Love in its truest form is more than just red hearts and a nice dinner. Love is seeing the needs of the other as important. Love is living in a relationship built on mutual kindness.  Love is seeing every person as sacred and deserves to be treated that way. Love is how we were created to live with one another.

God is love. And God created us to love. Love gives us life. Jesus is the love of God with skin on, literally love fully fleshed out.

Love is hard. It calls us to do difficult things. Love asks us for our words and our deeds to be life-giving, not life-limiting. Love calls us to walk the truth path of who we were created and called to be: no more and no less than beloved Children of God.

As it turns out, silly Farmer Martin from the movie “Love and Friendship” was right all along. When Jesus was asked which commandments were the greatest, Jesus actually gave us two more, clever man: “’You shall love the Lord your God with all your heart, and with all your soul, and with all your mind.’ This is the greatest and first commandment. And a second is like it: ‘You shall love your neighbor as yourself’.” (Matthew 22:37–39)  Ten plus two equals twelve. There you have it. The Twelve Commandments. Only, we don’t get to “leave any of them off.”

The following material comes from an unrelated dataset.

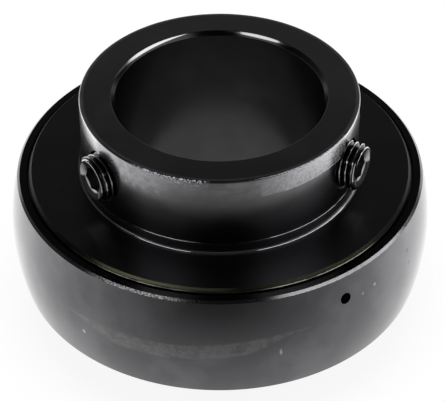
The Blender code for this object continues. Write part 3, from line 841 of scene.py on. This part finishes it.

When we leave here today, as we brush the crumbs from coffee hour from our coats, we’ll hop in the car, and I know I’ll probably break at least three commandments on the way home. But we keep driving, knowing that we don’t believe in a God of Rules. Our God is a God of Love and Friendship and Forgiveness. So don’t worry about trying to keep at the commandments all at once. Just keep the one that’s right in front of you. Take it one day at a time. We got this. And God’s got you. Amen.